Will you give the material below again, every line exactly as it is?

---------- INFORMATION SHOWN

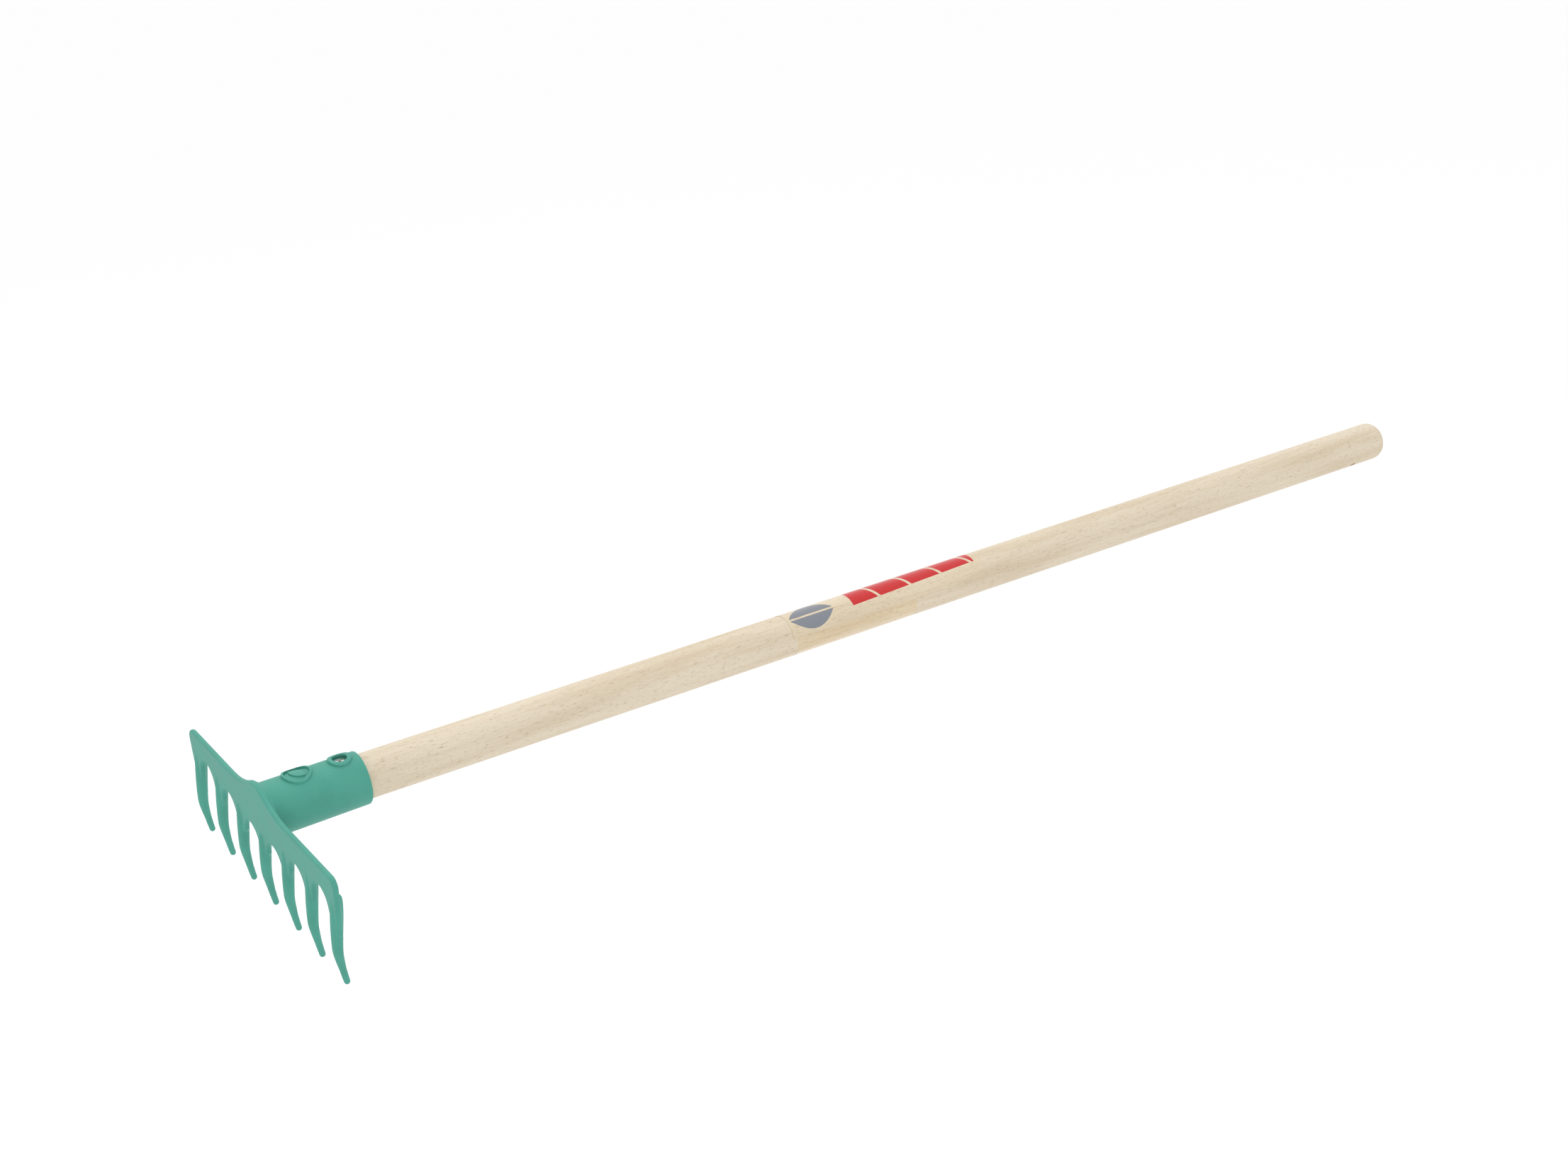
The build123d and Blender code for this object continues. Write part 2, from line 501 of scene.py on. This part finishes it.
@dataclass(frozen=True)
class LeafPrint:
    """A plain leaf printed on the film, with a bare line for its midrib."""

    middle: float = 251.0
    half_length: float = 14.0
    middle_angle: float = 66.0  # degrees from +X towards +Z
    half_angle: float = 42.0
    midrib: float = 0.07

    def mask(self, sheet: Sheet) -> bpy.types.NodeSocket:
        """Wire a mask that is 1 on the leaf.

        Args:
            sheet: The film's sheet.

        Returns:
            The mask's socket.
        """
        axes = sheet.add("ShaderNodeSeparateXYZ", {"Vector": sheet.object}).outputs
        along = sheet.math("DIVIDE", sheet.math("SUBTRACT", axes["Y"], self.middle * MM), self.half_length * MM)
        angle = sheet.math("DEGREES", sheet.math("ARCTAN2", axes["Z"], axes["X"]))
        across = sheet.math("DIVIDE", sheet.math("SUBTRACT", angle, self.middle_angle), self.half_angle)
        width = sheet.math("SUBTRACT", 1, sheet.math("MULTIPLY", along, along))
        off_middle = sheet.math("ABSOLUTE", across)
        inside = sheet.math("LESS_THAN", off_middle, width)
        return sheet.math("MULTIPLY", inside, sheet.math("GREATER_THAN", off_middle, self.midrib))


@dataclass(frozen=True)
class PlainFinish:
    """A simple metal or ink finish with a fine unevenness."""

    name: str
    colour: Colour
    metallic: float
    roughness: float

    def build(self) -> bpy.types.Material:
        """Build the material."""
        sheet = Sheet(self.name)
        wear = sheet.noise(sheet.stretch(0.5, 0.5, 0.5), detail=2)
        roughness = sheet.span(wear, 0.3, 0.7, self.roughness - 0.06, self.roughness + 0.08)
        sheet.set(Base_Color=self.colour, Metallic=self.metallic, Roughness=roughness)
        sheet.bump(wear, 0.01)
        return sheet.material


# ---------------------------------------------------------------------------
# Head
# ---------------------------------------------------------------------------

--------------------

**ANSWER FOR THIS EXERCISE**
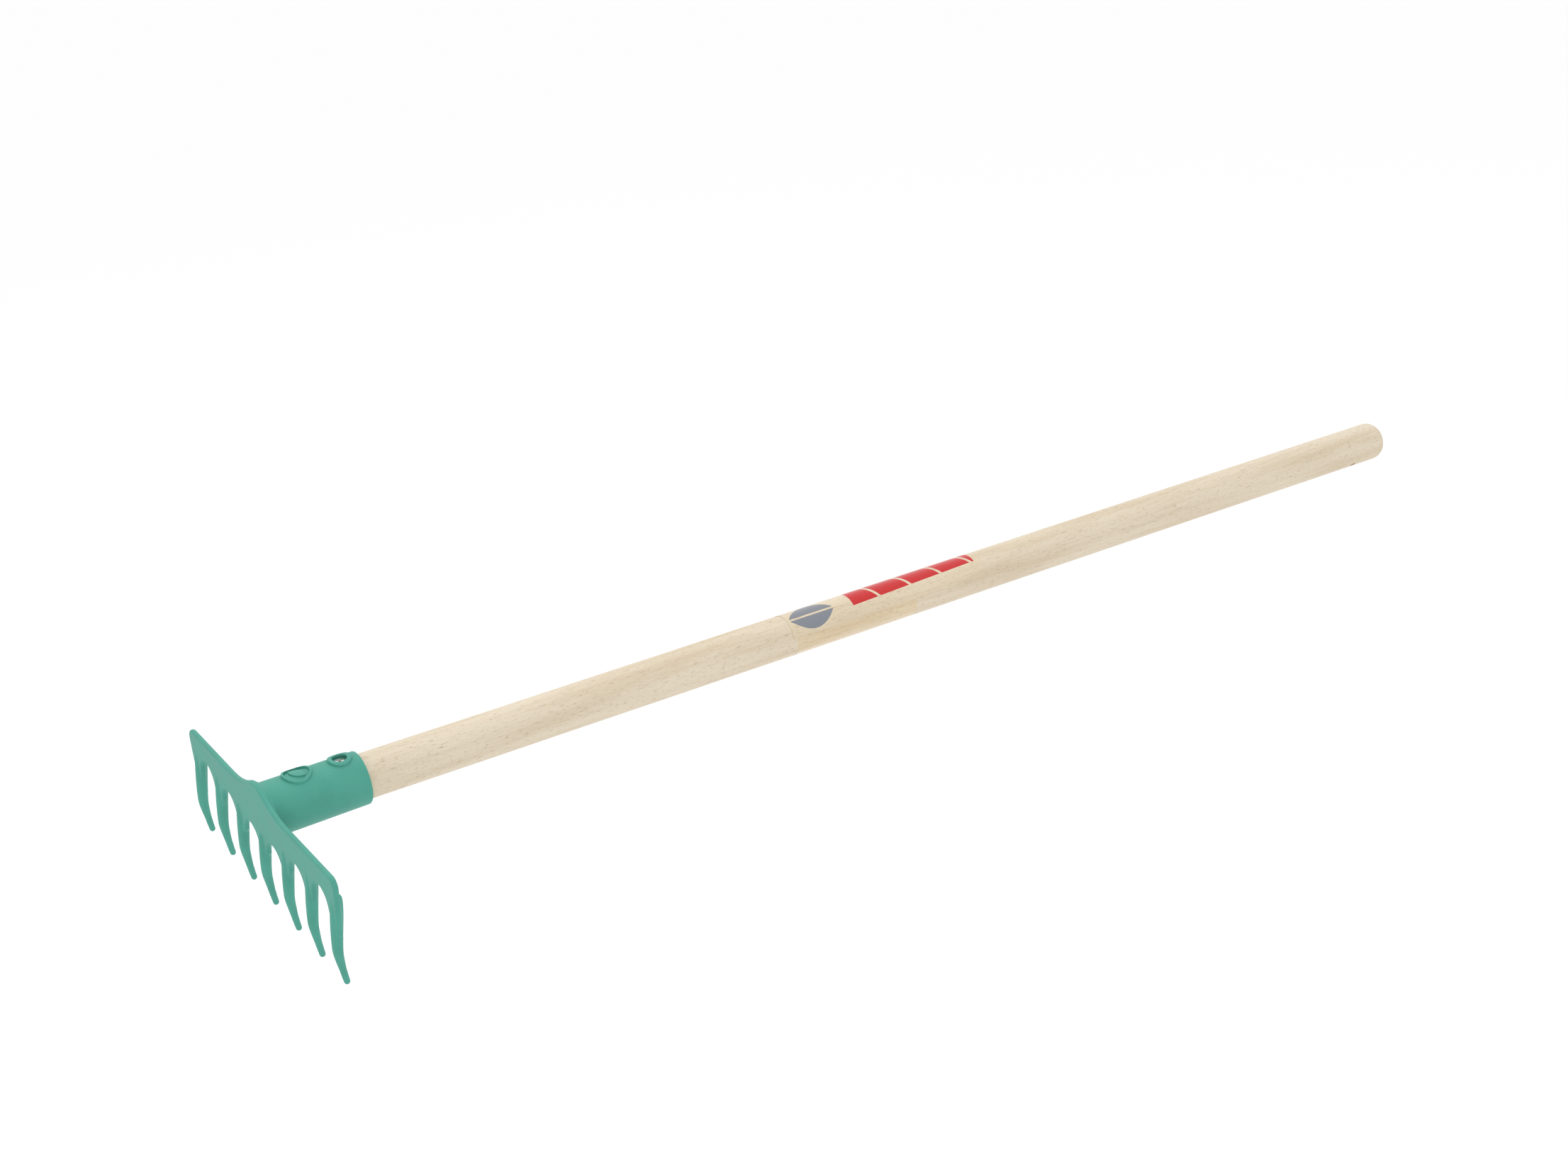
The build123d and Blender code for this object continues. Write part 2, from line 501 of scene.py on. This part finishes it.
@dataclass(frozen=True)
class LeafPrint:
    """A plain leaf printed on the film, with a bare line for its midrib."""

    middle: float = 251.0
    half_length: float = 14.0
    middle_angle: float = 66.0  # degrees from +X towards +Z
    half_angle: float = 42.0
    midrib: float = 0.07

    def mask(self, sheet: Sheet) -> bpy.types.NodeSocket:
        """Wire a mask that is 1 on the leaf.

        Args:
            sheet: The film's sheet.

        Returns:
            The mask's socket.
        """
        axes = sheet.add("ShaderNodeSeparateXYZ", {"Vector": sheet.object}).outputs
        along = sheet.math("DIVIDE", sheet.math("SUBTRACT", axes["Y"], self.middle * MM), self.half_length * MM)
        angle = sheet.math("DEGREES", sheet.math("ARCTAN2", axes["Z"], axes["X"]))
        across = sheet.math("DIVIDE", sheet.math("SUBTRACT", angle, self.middle_angle), self.half_angle)
        width = sheet.math("SUBTRACT", 1, sheet.math("MULTIPLY", along, along))
        off_middle = sheet.math("ABSOLUTE", across)
        inside = sheet.math("LESS_THAN", off_middle, width)
        return sheet.math("MULTIPLY", inside, sheet.math("GREATER_THAN", off_middle, self.midrib))


@dataclass(frozen=True)
class PlainFinish:
    """A simple metal or ink finish with a fine unevenness."""

    name: str
    colour: Colour
    metallic: float
    roughness: float

    def build(self) -> bpy.types.Material:
        """Build the material."""
        sheet = Sheet(self.name)
        wear = sheet.noise(sheet.stretch(0.5, 0.5, 0.5), detail=2)
        roughness = sheet.span(wear, 0.3, 0.7, self.roughness - 0.06, self.roughness + 0.08)
        sheet.set(Base_Color=self.colour, Metallic=self.metallic, Roughness=roughness)
        sheet.bump(wear, 0.01)
        return sheet.material


# ---------------------------------------------------------------------------
# Head
# ---------------------------------------------------------------------------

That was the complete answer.